Your task is to transcribe, without alteration, the lines from the top of the material below through the line bearing "face_edge_radius = 0.45", inclusive.

■ RECORDED DATA ■
# # #

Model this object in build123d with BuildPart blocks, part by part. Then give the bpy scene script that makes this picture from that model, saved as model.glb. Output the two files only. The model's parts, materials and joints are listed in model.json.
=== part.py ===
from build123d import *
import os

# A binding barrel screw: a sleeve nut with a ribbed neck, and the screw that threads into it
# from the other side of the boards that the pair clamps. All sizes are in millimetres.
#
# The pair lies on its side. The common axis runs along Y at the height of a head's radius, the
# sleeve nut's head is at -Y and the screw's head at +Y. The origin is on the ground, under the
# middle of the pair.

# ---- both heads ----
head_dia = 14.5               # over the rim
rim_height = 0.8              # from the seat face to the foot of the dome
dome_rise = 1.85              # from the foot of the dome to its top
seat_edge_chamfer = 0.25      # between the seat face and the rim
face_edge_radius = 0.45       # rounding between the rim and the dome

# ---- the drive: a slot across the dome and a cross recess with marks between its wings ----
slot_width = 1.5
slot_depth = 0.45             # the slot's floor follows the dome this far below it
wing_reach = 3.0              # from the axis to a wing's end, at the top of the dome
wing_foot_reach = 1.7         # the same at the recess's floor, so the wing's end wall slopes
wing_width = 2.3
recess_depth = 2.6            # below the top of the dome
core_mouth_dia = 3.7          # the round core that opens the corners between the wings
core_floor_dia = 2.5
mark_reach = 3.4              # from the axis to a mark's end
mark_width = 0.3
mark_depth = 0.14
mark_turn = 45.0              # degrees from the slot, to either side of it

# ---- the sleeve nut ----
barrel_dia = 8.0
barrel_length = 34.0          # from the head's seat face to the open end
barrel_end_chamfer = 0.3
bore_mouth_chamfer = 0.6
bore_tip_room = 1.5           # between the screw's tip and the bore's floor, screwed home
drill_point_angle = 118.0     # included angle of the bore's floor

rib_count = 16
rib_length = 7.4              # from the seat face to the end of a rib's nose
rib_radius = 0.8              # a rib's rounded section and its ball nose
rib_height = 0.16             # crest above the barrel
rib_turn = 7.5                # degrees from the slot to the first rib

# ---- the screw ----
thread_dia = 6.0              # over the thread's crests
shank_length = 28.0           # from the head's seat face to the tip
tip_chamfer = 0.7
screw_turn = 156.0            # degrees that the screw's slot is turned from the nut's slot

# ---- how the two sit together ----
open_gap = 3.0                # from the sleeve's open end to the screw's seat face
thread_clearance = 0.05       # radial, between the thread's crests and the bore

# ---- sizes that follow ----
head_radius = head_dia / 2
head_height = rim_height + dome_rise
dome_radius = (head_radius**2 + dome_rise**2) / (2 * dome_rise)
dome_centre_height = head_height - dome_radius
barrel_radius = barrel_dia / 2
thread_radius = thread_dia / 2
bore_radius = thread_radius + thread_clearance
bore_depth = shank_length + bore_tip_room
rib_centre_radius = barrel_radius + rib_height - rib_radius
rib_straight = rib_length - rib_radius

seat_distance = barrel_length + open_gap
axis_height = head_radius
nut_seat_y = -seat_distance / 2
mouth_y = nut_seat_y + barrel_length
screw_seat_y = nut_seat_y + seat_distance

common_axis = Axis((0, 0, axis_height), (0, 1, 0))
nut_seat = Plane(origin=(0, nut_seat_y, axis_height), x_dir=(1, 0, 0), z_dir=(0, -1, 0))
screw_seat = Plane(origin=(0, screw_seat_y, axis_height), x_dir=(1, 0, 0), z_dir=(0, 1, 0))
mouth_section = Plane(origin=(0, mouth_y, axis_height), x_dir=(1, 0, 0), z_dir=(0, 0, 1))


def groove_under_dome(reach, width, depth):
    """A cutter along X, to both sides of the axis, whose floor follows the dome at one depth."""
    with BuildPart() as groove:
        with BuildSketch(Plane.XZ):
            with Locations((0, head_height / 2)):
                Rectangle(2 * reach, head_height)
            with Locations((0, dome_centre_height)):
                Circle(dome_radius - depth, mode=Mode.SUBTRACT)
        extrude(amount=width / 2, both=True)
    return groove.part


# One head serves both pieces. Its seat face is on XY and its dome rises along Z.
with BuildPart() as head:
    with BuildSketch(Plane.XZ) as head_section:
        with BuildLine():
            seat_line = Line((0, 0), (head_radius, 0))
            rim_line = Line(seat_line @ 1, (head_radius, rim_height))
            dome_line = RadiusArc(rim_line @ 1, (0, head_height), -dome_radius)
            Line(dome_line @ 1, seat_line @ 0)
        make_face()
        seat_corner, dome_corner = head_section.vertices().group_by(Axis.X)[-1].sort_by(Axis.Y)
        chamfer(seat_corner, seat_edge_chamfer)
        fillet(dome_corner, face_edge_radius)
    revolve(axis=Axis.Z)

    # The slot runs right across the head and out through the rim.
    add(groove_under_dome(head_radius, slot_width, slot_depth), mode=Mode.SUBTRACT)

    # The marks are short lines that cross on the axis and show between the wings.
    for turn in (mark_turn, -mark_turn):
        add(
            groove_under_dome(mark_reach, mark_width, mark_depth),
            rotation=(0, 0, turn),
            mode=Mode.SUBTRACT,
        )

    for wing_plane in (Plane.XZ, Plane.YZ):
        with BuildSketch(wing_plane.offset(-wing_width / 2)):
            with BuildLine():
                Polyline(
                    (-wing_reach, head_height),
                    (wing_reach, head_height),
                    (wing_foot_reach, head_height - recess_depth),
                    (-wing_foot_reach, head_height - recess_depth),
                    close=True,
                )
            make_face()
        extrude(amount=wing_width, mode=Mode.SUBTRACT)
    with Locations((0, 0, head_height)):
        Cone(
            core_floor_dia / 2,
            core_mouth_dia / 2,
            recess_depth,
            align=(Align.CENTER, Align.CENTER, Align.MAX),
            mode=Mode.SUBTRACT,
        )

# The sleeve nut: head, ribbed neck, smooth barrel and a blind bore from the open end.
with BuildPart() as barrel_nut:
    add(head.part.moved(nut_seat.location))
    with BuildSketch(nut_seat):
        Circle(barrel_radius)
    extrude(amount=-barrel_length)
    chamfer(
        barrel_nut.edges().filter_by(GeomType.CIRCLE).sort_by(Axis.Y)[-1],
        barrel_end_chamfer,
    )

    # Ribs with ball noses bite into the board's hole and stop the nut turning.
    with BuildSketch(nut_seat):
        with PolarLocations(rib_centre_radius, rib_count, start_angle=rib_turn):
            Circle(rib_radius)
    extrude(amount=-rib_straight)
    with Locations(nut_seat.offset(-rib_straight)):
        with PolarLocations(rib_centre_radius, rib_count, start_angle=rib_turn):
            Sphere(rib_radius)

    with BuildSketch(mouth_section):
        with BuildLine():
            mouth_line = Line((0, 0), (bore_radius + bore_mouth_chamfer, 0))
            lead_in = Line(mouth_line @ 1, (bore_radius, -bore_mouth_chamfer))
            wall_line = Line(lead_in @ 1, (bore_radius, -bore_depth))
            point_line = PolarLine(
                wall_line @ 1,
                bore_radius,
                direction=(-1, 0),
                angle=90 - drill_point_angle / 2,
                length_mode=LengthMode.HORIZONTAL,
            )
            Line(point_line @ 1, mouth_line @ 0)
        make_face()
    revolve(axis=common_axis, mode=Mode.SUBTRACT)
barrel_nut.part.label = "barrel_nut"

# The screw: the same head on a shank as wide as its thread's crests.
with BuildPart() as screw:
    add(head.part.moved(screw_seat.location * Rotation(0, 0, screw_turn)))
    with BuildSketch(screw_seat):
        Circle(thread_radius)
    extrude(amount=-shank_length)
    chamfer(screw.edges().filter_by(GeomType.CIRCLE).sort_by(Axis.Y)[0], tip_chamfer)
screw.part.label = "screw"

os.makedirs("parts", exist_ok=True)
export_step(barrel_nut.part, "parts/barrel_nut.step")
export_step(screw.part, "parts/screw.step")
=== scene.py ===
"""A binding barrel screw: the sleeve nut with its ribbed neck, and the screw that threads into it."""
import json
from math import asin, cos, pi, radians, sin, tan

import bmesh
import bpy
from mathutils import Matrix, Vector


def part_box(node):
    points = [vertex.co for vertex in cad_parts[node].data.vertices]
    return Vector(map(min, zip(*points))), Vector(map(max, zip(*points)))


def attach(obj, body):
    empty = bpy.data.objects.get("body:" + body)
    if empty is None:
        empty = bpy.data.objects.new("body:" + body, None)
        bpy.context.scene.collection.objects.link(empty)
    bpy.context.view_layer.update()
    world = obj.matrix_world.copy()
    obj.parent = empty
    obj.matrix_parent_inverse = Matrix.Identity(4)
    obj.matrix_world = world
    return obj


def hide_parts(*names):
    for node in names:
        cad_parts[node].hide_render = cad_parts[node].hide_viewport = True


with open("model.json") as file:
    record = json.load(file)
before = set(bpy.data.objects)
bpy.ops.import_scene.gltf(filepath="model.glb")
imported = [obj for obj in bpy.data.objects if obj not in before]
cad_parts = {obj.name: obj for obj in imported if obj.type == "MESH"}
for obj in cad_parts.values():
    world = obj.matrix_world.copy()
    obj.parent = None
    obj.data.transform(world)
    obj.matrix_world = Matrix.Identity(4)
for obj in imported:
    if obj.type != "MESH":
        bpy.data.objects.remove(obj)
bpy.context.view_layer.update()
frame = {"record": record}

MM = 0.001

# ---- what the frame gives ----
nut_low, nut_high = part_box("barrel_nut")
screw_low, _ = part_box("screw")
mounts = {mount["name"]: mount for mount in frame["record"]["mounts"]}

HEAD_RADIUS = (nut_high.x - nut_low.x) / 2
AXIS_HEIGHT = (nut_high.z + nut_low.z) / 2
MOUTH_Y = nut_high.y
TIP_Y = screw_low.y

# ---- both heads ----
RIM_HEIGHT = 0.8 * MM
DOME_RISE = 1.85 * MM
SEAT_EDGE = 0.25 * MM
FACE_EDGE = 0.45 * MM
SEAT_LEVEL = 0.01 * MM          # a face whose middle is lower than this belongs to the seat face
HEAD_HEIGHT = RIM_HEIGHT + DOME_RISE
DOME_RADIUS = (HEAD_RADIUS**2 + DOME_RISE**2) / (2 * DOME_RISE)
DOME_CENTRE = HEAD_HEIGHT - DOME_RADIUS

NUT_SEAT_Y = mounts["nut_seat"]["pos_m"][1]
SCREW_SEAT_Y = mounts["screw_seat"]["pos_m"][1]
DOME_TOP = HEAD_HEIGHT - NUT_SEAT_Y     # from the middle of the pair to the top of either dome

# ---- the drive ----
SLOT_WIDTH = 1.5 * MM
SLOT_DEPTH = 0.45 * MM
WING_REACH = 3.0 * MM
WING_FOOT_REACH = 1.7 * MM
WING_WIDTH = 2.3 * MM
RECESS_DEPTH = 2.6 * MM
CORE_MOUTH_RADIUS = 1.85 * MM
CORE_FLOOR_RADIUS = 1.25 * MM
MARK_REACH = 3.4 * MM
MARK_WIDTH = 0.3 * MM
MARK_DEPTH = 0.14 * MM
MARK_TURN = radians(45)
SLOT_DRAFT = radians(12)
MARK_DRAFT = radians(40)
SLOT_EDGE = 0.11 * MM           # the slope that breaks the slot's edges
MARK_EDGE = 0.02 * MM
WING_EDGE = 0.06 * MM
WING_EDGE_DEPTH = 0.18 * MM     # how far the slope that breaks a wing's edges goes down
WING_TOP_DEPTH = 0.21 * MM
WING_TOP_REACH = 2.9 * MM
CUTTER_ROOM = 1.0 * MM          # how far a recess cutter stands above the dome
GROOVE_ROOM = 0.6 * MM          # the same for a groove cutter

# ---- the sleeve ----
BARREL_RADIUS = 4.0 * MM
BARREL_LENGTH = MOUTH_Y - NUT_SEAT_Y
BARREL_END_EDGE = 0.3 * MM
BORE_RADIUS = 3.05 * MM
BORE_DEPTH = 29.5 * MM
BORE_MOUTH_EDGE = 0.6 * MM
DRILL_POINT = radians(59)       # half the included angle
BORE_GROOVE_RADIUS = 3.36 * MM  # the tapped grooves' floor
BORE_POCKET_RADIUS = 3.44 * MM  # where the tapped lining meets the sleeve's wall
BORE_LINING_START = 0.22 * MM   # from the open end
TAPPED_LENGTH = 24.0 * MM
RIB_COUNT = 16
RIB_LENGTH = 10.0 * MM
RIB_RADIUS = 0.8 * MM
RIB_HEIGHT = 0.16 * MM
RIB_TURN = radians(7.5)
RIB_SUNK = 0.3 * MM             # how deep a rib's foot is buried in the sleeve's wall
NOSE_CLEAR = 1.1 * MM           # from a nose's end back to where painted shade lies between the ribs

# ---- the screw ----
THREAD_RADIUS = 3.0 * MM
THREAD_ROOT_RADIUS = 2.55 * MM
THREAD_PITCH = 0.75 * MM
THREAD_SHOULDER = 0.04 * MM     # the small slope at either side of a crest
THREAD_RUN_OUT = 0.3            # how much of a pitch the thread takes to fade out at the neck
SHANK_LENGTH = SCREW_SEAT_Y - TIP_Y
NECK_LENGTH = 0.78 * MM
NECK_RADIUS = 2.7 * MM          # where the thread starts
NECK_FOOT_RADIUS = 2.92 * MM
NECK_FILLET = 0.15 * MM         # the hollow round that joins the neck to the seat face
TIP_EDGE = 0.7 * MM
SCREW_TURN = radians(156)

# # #

■ IN RESPONSE ■
Model this object in build123d with BuildPart blocks, part by part. Then give the bpy scene script that makes this picture from that model, saved as model.glb. Output the two files only. The model's parts, materials and joints are listed in model.json.
=== part.py ===
from build123d import *
import os

# A binding barrel screw: a sleeve nut with a ribbed neck, and the screw that threads into it
# from the other side of the boards that the pair clamps. All sizes are in millimetres.
#
# The pair lies on its side. The common axis runs along Y at the height of a head's radius, the
# sleeve nut's head is at -Y and the screw's head at +Y. The origin is on the ground, under the
# middle of the pair.

# ---- both heads ----
head_dia = 14.5               # over the rim
rim_height = 0.8              # from the seat face to the foot of the dome
dome_rise = 1.85              # from the foot of the dome to its top
seat_edge_chamfer = 0.25      # between the seat face and the rim
face_edge_radius = 0.45       # rounding between the rim and the dome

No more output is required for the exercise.